When it comes to window shopping it would seem Daniel Levy favours Primark over Prada.
As the spending of the nouveau rich City and Chelsea spirals wildly out of control with irresponsible transfer fees and madcap wages amid a Pan-European economic crisis, Tottenham have opted for pragmatism in the transfer market believing (quite possibly praying) that UEFA Napoleon Michel Platini’s incoming Financial Fair Play regulations will see sensible spending and good business practice recognised and rewarded. Yet loopholes are, inevitably, already appearing. Will Levy’s careful spending policy pay off?
In the last two transfer windows, Spurs have shifted Pavlyuchenko, Crouch, Palacios, Hutton, O’Hara and Keane at an estimated £36 million. In that same timeframe, the club only BOUGHT two players; Parker (£5 million) and raw prospect Falque (£1.5 million) alongside high end loanee Adebayor and a host of bargain basement free transfers (most notably Friedel, Saha and Nelsen).
So Spurs essentially made a minimum of £29.5 million on transfer deals over two windows. And that doesn’t factor in the host of lucrative loan fees received (for Caulker, Corluka, Pienaar, Naughton et al) which effectively hamstrung the charge for Champions League football in the dying embers of the season. Was that short-term gain worth the long-term sacrifice?
Life and football are seldom ‘black and white’, always a shade of grey, but my feeling is that Levy has taken a circumspect transfer policy a step too far. It would obviously be ludicrous to emulate City and Chelsea’s profligate transfer policy without a billionaire owner (setting aside if that’s ethically acceptable – no doubt if Hitler was alive that Nazi gold would have been invested in a certain East London club), but spending incoming transfer funds is hardly a foray into financially obscene waters.
Tottenham’s notoriously bottom heavy squad should see plenty of capable benchwarmers moved on this summer with Bassong, Pienaar, Bentley, Kranjcar, Jenas, Gomes, Corluka, Dos Santos bringing in, at a conservative estimate, £30 million in disposable income. But will these monies be reinvested? Our recent experience suggests ‘no’.
The sale of the mercurial but over-valued Luka Modric for £40 million could introduce two or three game-changing players into the Spurs side. Add that to our departing squad members and Tottenham could potentially have £70 million to blow by merely repurposing current assets while still retaining key performers like Bale, Lennon, Sandro, Kaboul and Walker. Yet the last two seasons have hinted that incoming funds are more likely to disappear in a puff of smoke into the ubiquitous Tottenham Hotspur Foundation, the slow motion stadium project or an increased quality in the West Stand bagel.
This week Deloitte published the Premier League wage bills from the previous season (2010/11). The top five ‘employers’ were Chelsea (£191m), Manchester City (£174m), Manchester United (£153m), Liverpool (£135m) and Arsenal (£124m). That Spurs (£91m) manage to compete on such an uneven playing field deserves credit.
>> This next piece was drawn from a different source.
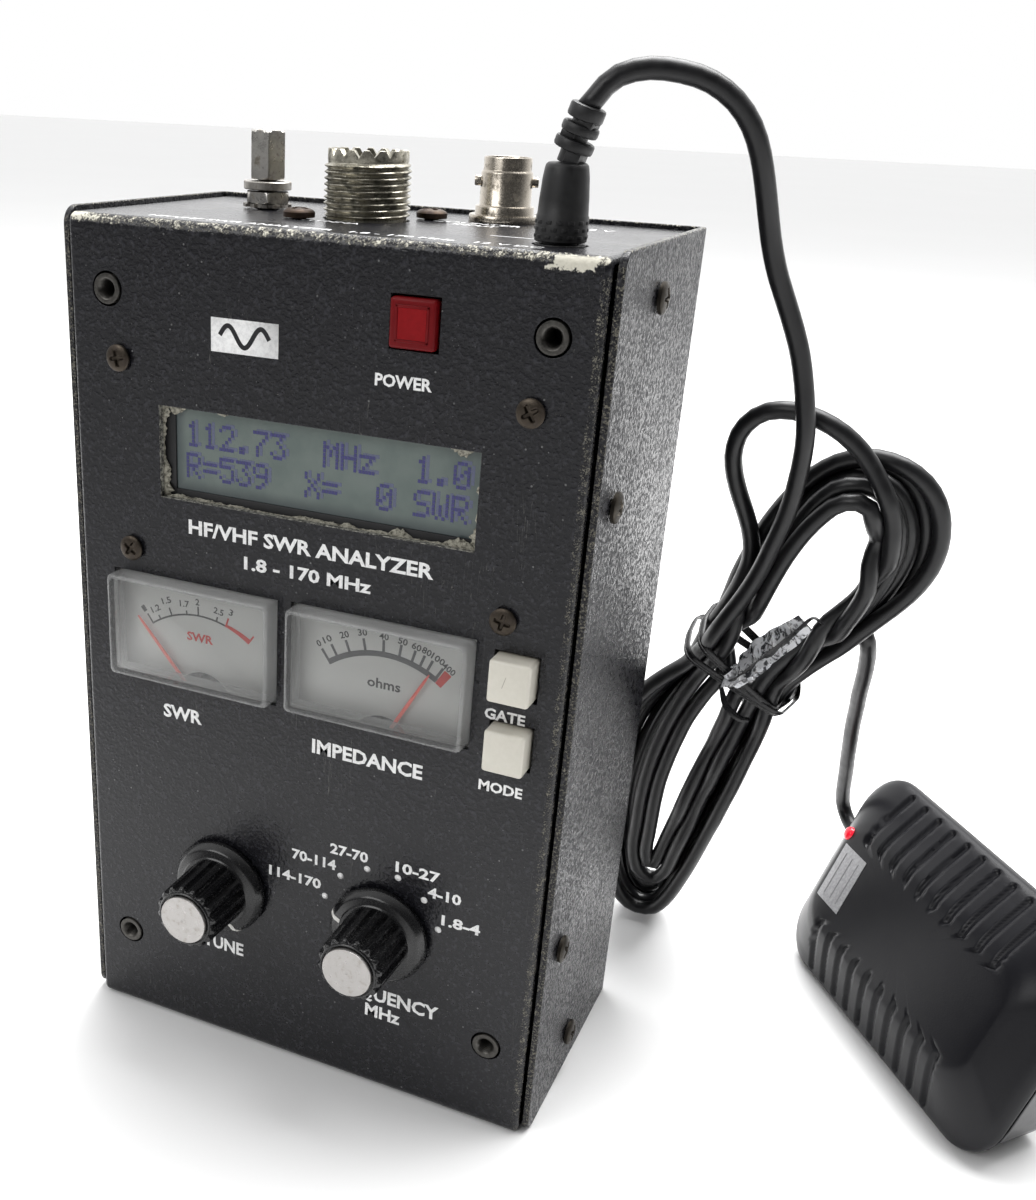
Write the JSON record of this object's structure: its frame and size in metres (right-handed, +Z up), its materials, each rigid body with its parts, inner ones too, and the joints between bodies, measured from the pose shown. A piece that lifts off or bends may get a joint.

Sadly, football is no longer a competitive sport. Titles and trophies are bought rather than earned. Ethically dubious billionaires engage in a vulgar wealth competition while clubs like Spurs play by the old rules and punch above their weight without reward. A restrictive wage policy (which I believe should be alleviated for three marquee players such as Bale, Adebayor and an incoming star) means we will always be fishing for a secondary catch. Maybe Harry was right. This is as good as it gets.
I’m not advocating irresponsible wages (Hazard’s public whoring for more money illustrates how far our sport has fallen) or obscene transfer fees just a simple reinvestment of the monies the club receives via transfers. Is that really too much to ask?
Maybe Levy has played a blinder, but the nagging suspicion is that ‘money’ always finds a way to negotiate the rules. In the next few seasons, it’s inevitable that Spurs will be crowned Financial Fair Play European Champions. Too bad no-one else bothered to enter the competition.